↓↓↓

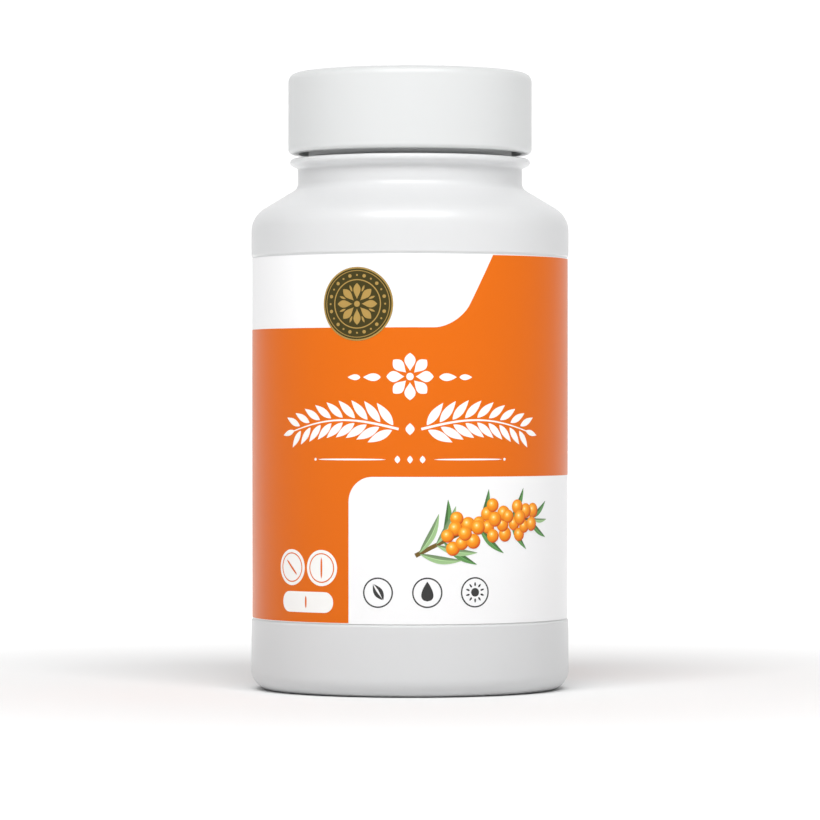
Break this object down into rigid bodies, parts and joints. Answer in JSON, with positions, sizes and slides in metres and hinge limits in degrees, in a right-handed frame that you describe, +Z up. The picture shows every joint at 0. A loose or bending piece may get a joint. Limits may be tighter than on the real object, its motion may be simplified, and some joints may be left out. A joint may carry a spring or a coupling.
{
  "type": "tablet bottle",
  "caption": "Round white plastic tablet bottle with a wide screw neck, a plain-sided screw cap and a wrap-round label in a recessed panel.",
  "frame": {"origin": "centre of the flat ring that the bottle stands on", "axes": "+Z up along the bottle's axis, the middle of the label's front faces -Y"},
  "size_m": [0.055, 0.055, 0.1066],
  "materials": {
    "bottle_plastic": "smooth white polyethylene with a soft sheen",
    "label_film": "printed orange and white film under a gloss varnish",
    "cap_plastic": "smooth white polypropylene with a soft sheen",
    "liner_board": "dull white foam disc"
  },
  "bodies": {
    "bottle": {"bottle": "bottle_plastic", "label": "label_film"},
    "liner": {"cap_liner": "liner_board"},
    "cap": {"cap": "cap_plastic"}
  },
  "joints": [
    {"name": "cap_lift", "type": "slide", "parent": "bottle", "child": "liner", "axis": [0, 0, 1], "range_m": [0, 0.00424]},
    {"name": "cap_turn", "type": "hinge", "parent": "liner", "child": "cap", "pos_m": [0, 0, 0.1], "axis": [0, 0, 1], "range_deg": [0, 360]}
  ],
  "couplings": [
    {"joint": "cap_lift", "follows": "cap_turn", "m_per_rad": 0.0006737}
  ]
}
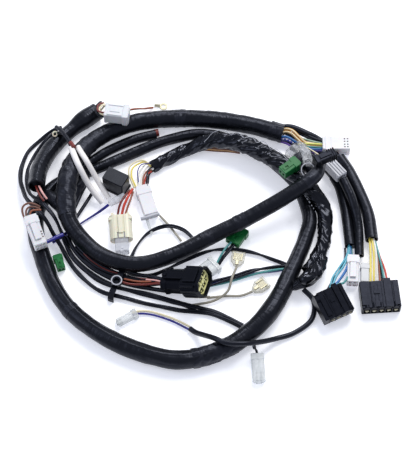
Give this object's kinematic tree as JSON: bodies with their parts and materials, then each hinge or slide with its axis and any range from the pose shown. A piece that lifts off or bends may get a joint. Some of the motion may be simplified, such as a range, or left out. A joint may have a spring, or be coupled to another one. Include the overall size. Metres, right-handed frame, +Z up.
{
  "type": "wiring harness",
  "caption": "Motorcycle wiring harness laid in a loose coil: sleeved branches and thin leads between moulded connector housings, a relay and terminals.",
  "frame": {"origin": "middle of the laid coil's box, at the surface it lies on", "axes": "+X along the coil's longer side, from the housing bound to the upper left branch towards the five-way housing; +Y across the coil, from the lower sleeved branch towards the upper one; +Z up off the surface it lies on"},
  "size_m": [0.3233, 0.2748, 0.0428],
  "materials": {
    "pvc_sleeve": "satin",
    "vinyl_film": "gloss",
    "white_sleeve": "satin",
    "black_cable": "satin",
    "wire_cream": "satin",
    "wire_grey": "satin",
    "wire_blue": "satin",
    "wire_brown": "satin",
    "wire_red": "satin",
    "natural_nylon": "satin",
    "grey_nylon": "satin",
    "black_pbt": "satin",
    "green_nylon": "gloss",
    "cream_nylon": "satin",
    "yellow_insert": "satin",
    "clear_vinyl": "clear gloss",
    "tinned_brass": "tinned"
  },
  "bodies": {
    "root": {"main_trunk": "pvc_sleeve", "lower_trunk": "pvc_sleeve", "left_branch_tube": "pvc_sleeve", "middle_branch": "pvc_sleeve", "right_branch_tube": "pvc_sleeve", "twin_branch_a": "pvc_sleeve", "twin_branch_b": "pvc_sleeve", "film_wrapped_branch": "vinyl_film", "white_sleeve_a": "white_sleeve", "white_sleeve_b": "white_sleeve", "outer_lead_a": "black_cable", "outer_lead_b": "black_cable", "arch_lead": "black_cable", "six_way_lead": "black_cable", "loop_lead": "black_cable", "side_lead": "black_cable", "bottom_wire": "black_cable", "two_pin_wires": "wire_cream", "central_wires": "wire_cream", "five_way_wires": "wire_cream", "coil_lead": "wire_grey", "spade_wire_a": "wire_grey", "spade_wire_b": "wire_grey", "grey_wire": "wire_grey", "blue_lead": "wire_blue", "four_way_wires": "wire_blue", "green_wires": "wire_blue", "long_block_wires": "wire_blue", "eyelet_wire": "wire_brown", "top_block_wires": "wire_brown", "left_block_wires": "wire_brown", "cream_wires": "wire_red", "top_white_housing": "natural_nylon", "long_white_housing": "natural_nylon", "right_white_housing": "natural_nylon", "central_white_housing": "natural_nylon", "left_white_housing": "natural_nylon", "shaded_housing": "grey_nylon", "grey_ribbed_housing": "grey_nylon", "flat_black_housing": "black_pbt", "five_way_housing": "black_pbt", "four_way_housing": "black_pbt", "relay": "black_pbt", "six_way_housing": "black_pbt", "tie_clip": "black_pbt", "upper_green_housing": "green_nylon", "left_green_housing": "green_nylon", "centre_green_housing": "green_nylon", "cream_housing": "cream_nylon", "six_way_insert": "yellow_insert", "cream_plug": "clear_vinyl", "clear_grey_housing": "clear_vinyl", "clear_two_pin_housing": "clear_vinyl", "clear_bottom_housing": "clear_vinyl", "spade_sleeve_a": "clear_vinyl", "spade_sleeve_b": "clear_vinyl", "crimp_sleeve": "clear_vinyl", "clear_boot": "clear_vinyl", "eyelet": "tinned_brass"}
  },
  "joints": []
}
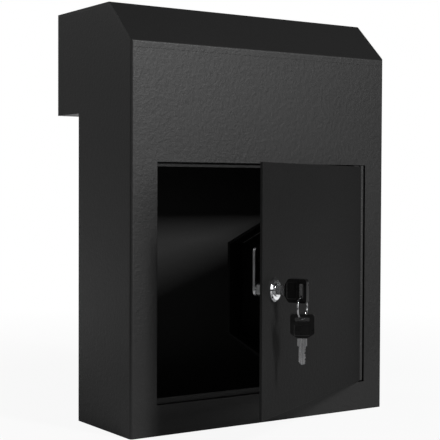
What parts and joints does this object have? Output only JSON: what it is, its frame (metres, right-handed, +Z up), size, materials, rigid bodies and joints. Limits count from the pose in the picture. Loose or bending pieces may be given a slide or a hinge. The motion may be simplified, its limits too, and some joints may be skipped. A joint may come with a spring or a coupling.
{
  "type": "key drop box",
  "caption": "Wall or door mounted steel key drop box with a sloping hood, a rear throat for a chute, and a hinged front door with a cam lock and keys.",
  "frame": {"origin": "centre of the four bolt holes, on the rear face of the back panel", "axes": "+X to the right seen from the front, +Y from the front to the rear, +Z up"},
  "size_m": [0.304, 0.2917, 0.406],
  "materials": {
    "black_coat": "fine textured black powder coat",
    "door_coat": "fine textured black powder coat",
    "hinge_steel": "thin black paint over bright steel",
    "bright_steel": "zinc plated",
    "chrome": "polished",
    "brass": "satin",
    "key_metal": "nickel plated",
    "key_plastic": "satin moulded"
  },
  "bodies": {
    "case": {"case_wrapper": "black_coat", "hood_panel": "black_coat", "bottom_panel": "black_coat", "back_panel": "black_coat", "throat_floor": "black_coat", "throat_frame": "black_coat", "chute_baffle": "black_coat", "door_stop_top": "black_coat", "door_stop_bottom": "black_coat", "strike_bracket": "black_coat", "frame_hinge_leaf": "hinge_steel", "hinge_pin": "bright_steel"},
    "door": {"door_panel": "door_coat", "door_hinge_leaf": "hinge_steel", "lock_guard": "door_coat", "lock_housing": "chrome", "lock_nut": "bright_steel"},
    "plug": {"lock_plug": "chrome", "lock_wafers": "brass", "lock_cam": "bright_steel", "cam_washer": "bright_steel", "cam_screw": "bright_steel"},
    "key": {"key_blade": "key_metal", "key_head": "key_plastic"},
    "ring": {"key_ring": "chrome"},
    "spare_key": {"spare_key_blade": "key_metal", "spare_key_head": "key_plastic"}
  },
  "joints": [
    {"name": "door_hinge", "type": "hinge", "parent": "case", "child": "door", "pos_m": [0.1234, -0.1037, 0], "axis": [0, 0, 1], "range_deg": [-29.3, 75.7]},
    {"name": "lock_turn", "type": "hinge", "parent": "door", "child": "plug", "pos_m": [-0.07055, -0.21254, -0.0094], "axis": [0.4894, -0.8721, 0], "range_deg": [0, 90]},
    {"name": "key_pull", "type": "slide", "parent": "plug", "child": "key", "axis": [0.4894, -0.8721, 0], "range_m": [0, 0.03]},
    {"name": "ring_swing", "type": "hinge", "parent": "key", "child": "ring", "pos_m": [-0.0566, -0.23739, -0.01777], "axis": [-0.4894, 0.8721, 0], "range_deg": [-90, 90]},
    {"name": "spare_key_swing", "type": "hinge", "parent": "ring", "child": "spare_key", "pos_m": [-0.0566, -0.23739, -0.03344], "axis": [-0.8721, -0.4894, 0], "range_deg": [-20, 45]}
  ]
}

↑↑↑

Print all of the entries exactly as they are written.

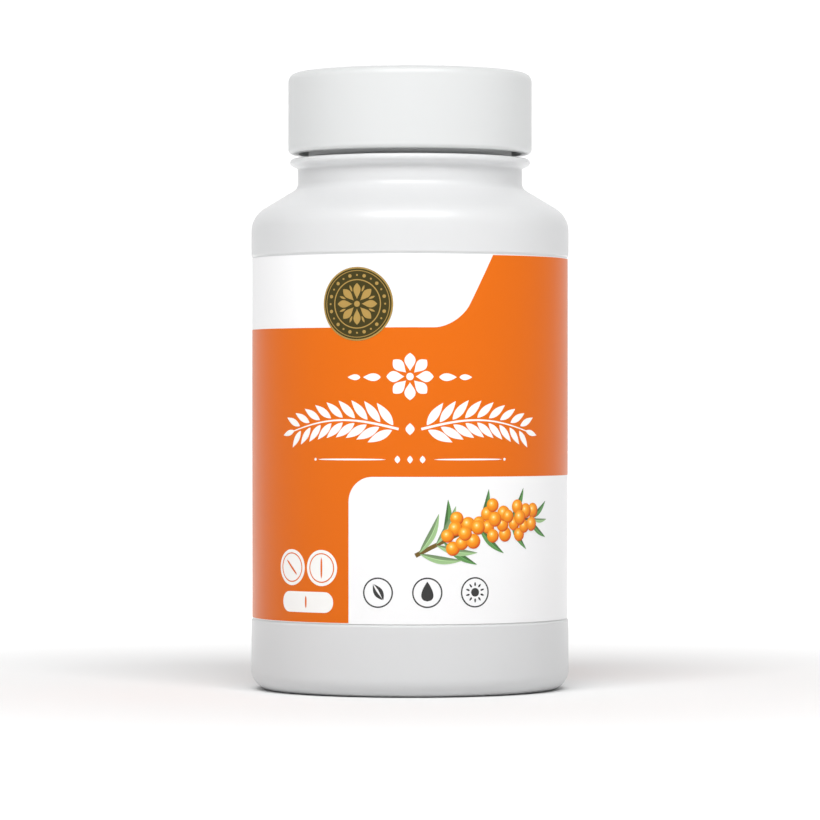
Break this object down into rigid bodies, parts and joints. Answer in JSON, with positions, sizes and slides in metres and hinge limits in degrees, in a right-handed frame that you describe, +Z up. The picture shows every joint at 0. A loose or bending piece may get a joint. Limits may be tighter than on the real object, its motion may be simplified, and some joints may be left out. A joint may carry a spring or a coupling.
{
  "type": "tablet bottle",
  "caption": "Round white plastic tablet bottle with a wide screw neck, a plain-sided screw cap and a wrap-round label in a recessed panel.",
  "frame": {"origin": "centre of the flat ring that the bottle stands on", "axes": "+Z up along the bottle's axis, the middle of the label's front faces -Y"},
  "size_m": [0.055, 0.055, 0.1066],
  "materials": {
    "bottle_plastic": "smooth white polyethylene with a soft sheen",
    "label_film": "printed orange and white film under a gloss varnish",
    "cap_plastic": "smooth white polypropylene with a soft sheen",
    "liner_board": "dull white foam disc"
  },
  "bodies": {
    "bottle": {"bottle": "bottle_plastic", "label": "label_film"},
    "liner": {"cap_liner": "liner_board"},
    "cap": {"cap": "cap_plastic"}
  },
  "joints": [
    {"name": "cap_lift", "type": "slide", "parent": "bottle", "child": "liner", "axis": [0, 0, 1], "range_m": [0, 0.00424]},
    {"name": "cap_turn", "type": "hinge", "parent": "liner", "child": "cap", "pos_m": [0, 0, 0.1], "axis": [0, 0, 1], "range_deg": [0, 360]}
  ],
  "couplings": [
    {"joint": "cap_lift", "follows": "cap_turn", "m_per_rad": 0.0006737}
  ]
}
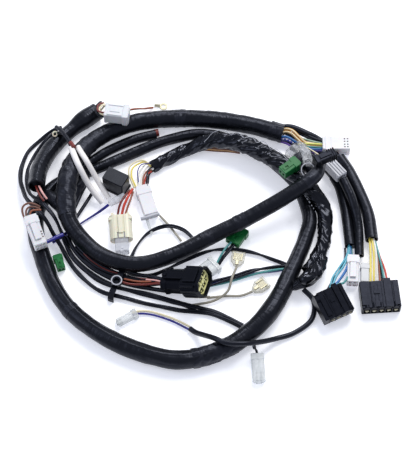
Give this object's kinematic tree as JSON: bodies with their parts and materials, then each hinge or slide with its axis and any range from the pose shown. A piece that lifts off or bends may get a joint. Some of the motion may be simplified, such as a range, or left out. A joint may have a spring, or be coupled to another one. Include the overall size. Metres, right-handed frame, +Z up.
{
  "type": "wiring harness",
  "caption": "Motorcycle wiring harness laid in a loose coil: sleeved branches and thin leads between moulded connector housings, a relay and terminals.",
  "frame": {"origin": "middle of the laid coil's box, at the surface it lies on", "axes": "+X along the coil's longer side, from the housing bound to the upper left branch towards the five-way housing; +Y across the coil, from the lower sleeved branch towards the upper one; +Z up off the surface it lies on"},
  "size_m": [0.3233, 0.2748, 0.0428],
  "materials": {
    "pvc_sleeve": "satin",
    "vinyl_film": "gloss",
    "white_sleeve": "satin",
    "black_cable": "satin",
    "wire_cream": "satin",
    "wire_grey": "satin",
    "wire_blue": "satin",
    "wire_brown": "satin",
    "wire_red": "satin",
    "natural_nylon": "satin",
    "grey_nylon": "satin",
    "black_pbt": "satin",
    "green_nylon": "gloss",
    "cream_nylon": "satin",
    "yellow_insert": "satin",
    "clear_vinyl": "clear gloss",
    "tinned_brass": "tinned"
  },
  "bodies": {
    "root": {"main_trunk": "pvc_sleeve", "lower_trunk": "pvc_sleeve", "left_branch_tube": "pvc_sleeve", "middle_branch": "pvc_sleeve", "right_branch_tube": "pvc_sleeve", "twin_branch_a": "pvc_sleeve", "twin_branch_b": "pvc_sleeve", "film_wrapped_branch": "vinyl_film", "white_sleeve_a": "white_sleeve", "white_sleeve_b": "white_sleeve", "outer_lead_a": "black_cable", "outer_lead_b": "black_cable", "arch_lead": "black_cable", "six_way_lead": "black_cable", "loop_lead": "black_cable", "side_lead": "black_cable", "bottom_wire": "black_cable", "two_pin_wires": "wire_cream", "central_wires": "wire_cream", "five_way_wires": "wire_cream", "coil_lead": "wire_grey", "spade_wire_a": "wire_grey", "spade_wire_b": "wire_grey", "grey_wire": "wire_grey", "blue_lead": "wire_blue", "four_way_wires": "wire_blue", "green_wires": "wire_blue", "long_block_wires": "wire_blue", "eyelet_wire": "wire_brown", "top_block_wires": "wire_brown", "left_block_wires": "wire_brown", "cream_wires": "wire_red", "top_white_housing": "natural_nylon", "long_white_housing": "natural_nylon", "right_white_housing": "natural_nylon", "central_white_housing": "natural_nylon", "left_white_housing": "natural_nylon", "shaded_housing": "grey_nylon", "grey_ribbed_housing": "grey_nylon", "flat_black_housing": "black_pbt", "five_way_housing": "black_pbt", "four_way_housing": "black_pbt", "relay": "black_pbt", "six_way_housing": "black_pbt", "tie_clip": "black_pbt", "upper_green_housing": "green_nylon", "left_green_housing": "green_nylon", "centre_green_housing": "green_nylon", "cream_housing": "cream_nylon", "six_way_insert": "yellow_insert", "cream_plug": "clear_vinyl", "clear_grey_housing": "clear_vinyl", "clear_two_pin_housing": "clear_vinyl", "clear_bottom_housing": "clear_vinyl", "spade_sleeve_a": "clear_vinyl", "spade_sleeve_b": "clear_vinyl", "crimp_sleeve": "clear_vinyl", "clear_boot": "clear_vinyl", "eyelet": "tinned_brass"}
  },
  "joints": []
}
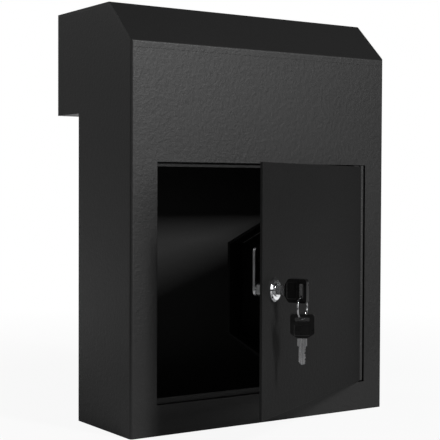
What parts and joints does this object have? Output only JSON: what it is, its frame (metres, right-handed, +Z up), size, materials, rigid bodies and joints. Limits count from the pose in the picture. Loose or bending pieces may be given a slide or a hinge. The motion may be simplified, its limits too, and some joints may be skipped. A joint may come with a spring or a coupling.
{
  "type": "key drop box",
  "caption": "Wall or door mounted steel key drop box with a sloping hood, a rear throat for a chute, and a hinged front door with a cam lock and keys.",
  "frame": {"origin": "centre of the four bolt holes, on the rear face of the back panel", "axes": "+X to the right seen from the front, +Y from the front to the rear, +Z up"},
  "size_m": [0.304, 0.2917, 0.406],
  "materials": {
    "black_coat": "fine textured black powder coat",
    "door_coat": "fine textured black powder coat",
    "hinge_steel": "thin black paint over bright steel",
    "bright_steel": "zinc plated",
    "chrome": "polished",
    "brass": "satin",
    "key_metal": "nickel plated",
    "key_plastic": "satin moulded"
  },
  "bodies": {
    "case": {"case_wrapper": "black_coat", "hood_panel": "black_coat", "bottom_panel": "black_coat", "back_panel": "black_coat", "throat_floor": "black_coat", "throat_frame": "black_coat", "chute_baffle": "black_coat", "door_stop_top": "black_coat", "door_stop_bottom": "black_coat", "strike_bracket": "black_coat", "frame_hinge_leaf": "hinge_steel", "hinge_pin": "bright_steel"},
    "door": {"door_panel": "door_coat", "door_hinge_leaf": "hinge_steel", "lock_guard": "door_coat", "lock_housing": "chrome", "lock_nut": "bright_steel"},
    "plug": {"lock_plug": "chrome", "lock_wafers": "brass", "lock_cam": "bright_steel", "cam_washer": "bright_steel", "cam_screw": "bright_steel"},
    "key": {"key_blade": "key_metal", "key_head": "key_plastic"},
    "ring": {"key_ring": "chrome"},
    "spare_key": {"spare_key_blade": "key_metal", "spare_key_head": "key_plastic"}
  },
  "joints": [
    {"name": "door_hinge", "type": "hinge", "parent": "case", "child": "door", "pos_m": [0.1234, -0.1037, 0], "axis": [0, 0, 1], "range_deg": [-29.3, 75.7]},
    {"name": "lock_turn", "type": "hinge", "parent": "door", "child": "plug", "pos_m": [-0.07055, -0.21254, -0.0094], "axis": [0.4894, -0.8721, 0], "range_deg": [0, 90]},
    {"name": "key_pull", "type": "slide", "parent": "plug", "child": "key", "axis": [0.4894, -0.8721, 0], "range_m": [0, 0.03]},
    {"name": "ring_swing", "type": "hinge", "parent": "key", "child": "ring", "pos_m": [-0.0566, -0.23739, -0.01777], "axis": [-0.4894, 0.8721, 0], "range_deg": [-90, 90]},
    {"name": "spare_key_swing", "type": "hinge", "parent": "ring", "child": "spare_key", "pos_m": [-0.0566, -0.23739, -0.03344], "axis": [-0.8721, -0.4894, 0], "range_deg": [-20, 45]}
  ]
}